Pocas semanas después del accidente de Fukushima, el escritor William T. Vollmann se adentró en la frontera prohibida del perímetro nuclear. Le acompañaban un traductor japonés y un medidor de radioactividad. El espectáculo que contemplaron sus ojos era dantesco: el barro acumulado en las calles, las casas destruidas, los coches aplastados por la fuerza del mar? Pero no eran los efectos del tsunami lo que perseguía Vollmann, sino las consecuencias impredecibles del fallo del reactor: «Un horror que sólo es el principio -escribe- y nadie sabe lo malo que puede llegar a ser». Vollmann es un novelista y pensador americano obsesionado por la agresividad del hombre. Sus libros rastrean -pienso en «Europa central», su monumental novela sobre los totalitarismos del XX, o en su ensayo «Poor people»- las cicatrices causadas por la violencia humana y por la incapacidad de aprender de los errores cometidos: «Hay una cuestión sobre la que quiero volver -se plantea Vollmann en "Into the forbidden zone"-. Como ciudadano del país que lanzó la bomba atómica sobre Hiroshima y Nagasaki, me pregunto cómo puede haber sucedido por segunda vez. En 1945, los japoneses fueron las víctimas. Ahora, en cambio, es como si ustedes mismos se lo hubieran provocado». De hecho, el credo oficial sostiene que la energía nuclear es segura. Segura y limpia. Hasta que sucede lo imprevisto.
En Fukushima lo imprevisto fue un tsunami de dimensiones descomunales, con olas de quince metros. En otros lugares podrían ser otras las causas. Cuando preguntaron a Peter Bradford, antiguo consejero del Comité Regulador de la Energía Nuclear de EE UU, si podía suceder algo similar en su país, replicó: «No creo que seamos menos vulnerables que los japoneses». Hay un riesgo que se llama complacencia y que no se aleja mucho de la «hybris» de los griegos. La «hybris» era el exceso, la arrogancia, el orgullo desmedido en el que caen los que se creen invulnerables. La complacencia es pensar que se es inmune al mal o a la desgracia. O simplemente a lo imprevisto, como sucedió en Fukushima.
Tras el suceso de Japón caben dos preguntas: la primera se plantea si es realmente necesaria la energía nuclear, la segunda considera la seguridad de la misma. Las respuestas a estas dos interrogantes son antagónicas.
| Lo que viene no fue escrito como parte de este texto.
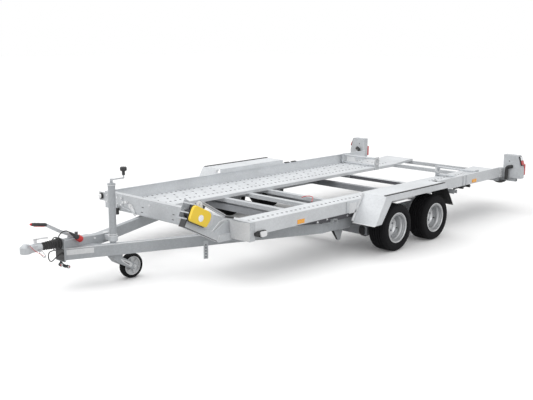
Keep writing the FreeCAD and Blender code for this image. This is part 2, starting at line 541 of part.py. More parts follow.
def sloping_sheet(x0, z0, x1, z1, y0, y1):
    """Sheet between two lines that run across the trailer."""
    length = ((x1 - x0) ** 2 + (z1 - z0) ** 2) ** 0.5
    dx, dz = (z1 - z0) / length * FENDER_SHEET, -(x1 - x0) / length * FENDER_SHEET
    return plate([(x0, z0), (x1, z1), (x1 + dx, z1 + dz), (x0 + dx, z0 + dz)], y0, y1, "y")


SKIRT_Z = FENDER_TOP - SKIRT_H
BACK_X = FENDER_REAR - 28
fender_top = box(FENDER_REAR, FENDER_FRONT, BED_Y - WALL_FLANGE, FENDER_Y, FENDER_TOP - FENDER_SHEET, FENDER_TOP)
apron = sloping_sheet(FENDER_FRONT, FENDER_TOP, FENDER_FOOT_X, FENDER_FOOT_Z, FENDER_IN, FENDER_Y)
skirt = plate([(BACK_X, SKIRT_Z), (FENDER_REAR, FENDER_TOP), (FENDER_FRONT, FENDER_TOP),
               (FENDER_FOOT_X, FENDER_FOOT_Z), (FENDER_FOOT_X - FENDER_FOOT_W, FENDER_FOOT_Z),
               (SKIRT_FRONT, SKIRT_Z)], FENDER_Y - FENDER_SHEET, FENDER_Y, "y")
fender_back = sloping_sheet(BACK_X, SKIRT_Z, FENDER_REAR, FENDER_TOP, FENDER_IN, FENDER_Y)
web = box(FENDER_REAR, FENDER_FRONT, BED_Y - WALL_FLANGE, BED_Y - WALL_FLANGE + FENDER_SHEET, WALL_TOP, FENDER_TOP)
fender = fused([fender_top, apron, skirt, fender_back, web])
save("fender_left", fender)
save("fender_right", mirrored(fender))
save("mud_flaps", both(plate([(BACK_X, SKIRT_Z), (FLAP_FOOT_X, FLAP_FOOT_Z), (FLAP_FOOT_X - FLAP_T, FLAP_FOOT_Z),
                              (BACK_X - FLAP_T, SKIRT_Z)], FENDER_IN + 40, FENDER_Y - FENDER_SHEET, "y")))

# Lamp boxes with their lamps, side lamps and reflectors
box_outline = [(BOX_IN, BOX_BOTTOM), (BOX_IN, BOX_TOP), (BOX_OUT - BOX_SLOPE_Y, BOX_TOP),
               (BOX_OUT, BOX_TOP - BOX_SLOPE_Z), (BOX_OUT, BOX_BOTTOM)]
inner_outline = [(BOX_IN + BOX_SHEET, BOX_BOTTOM + BOX_SHEET), (BOX_IN + BOX_SHEET, BOX_TOP - BOX_SHEET),
                 (BOX_OUT - BOX_SLOPE_Y - BOX_SHEET, BOX_TOP - BOX_SHEET),
                 (BOX_OUT - BOX_SHEET, BOX_TOP - BOX_SLOPE_Z), (BOX_OUT - BOX_SHEET, BOX_BOTTOM + BOX_SHEET)]
BOX_BACK = BOX_X - BOX_T
lamp_box = plate(box_outline, BOX_BACK, BOX_X, "x")
hollow = plate(inner_outline, BOX_BACK, BOX_X - BOX_SHEET, "x")
save("lamp_boxes", both(lamp_box.cut(hollow)))
TAIL_LAMP_Z = (440.0, 560.0)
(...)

El crecimiento económico mundial se asienta sobre un consumo intensivo de la energía. Es de prever, por tanto, que en el futuro aumenten los conflictos por el control de las grandes fuentes energéticas. En este sentido, la apuesta por las nucleares ha sido una de las opciones preferidas por la clase política y por las grandes corporaciones eléctricas. No en vano, los accidentes sucedían en el Tercer Mundo -la URSS de hace veinte años-, no en Europa occidental. Ni en Japón, claro. Ahora ya sabemos que ya no es así. En realidad, lo imprevisto es un rostro más de lo posible.
Estos días, la canciller Angela Merkel ha aprobado el proyecto de ley que terminará con las centrales nucleares alemanas en 2022. Es una decisión valiente para un país marcado por el déficit energético. Pero, frente a lo que algunos sostienen, no creo que Alemania salga perjudicada. Al contrario, se intensificarán las medidas de ahorro en las empresas y los hogares y se aumentará la I+D destinada a las renovables. En pocos años, Alemania será con certeza un país más seguro y competitivo, pionero en el uso de las nuevas tecnologías energéticas. Si las decisiones arriesgadas definen el futuro, Merkel acaba de trazar una imaginaria Línea Maginot ante las consecuencias imprevistas de la historia que no pasará desapercibida en el resto de Europa.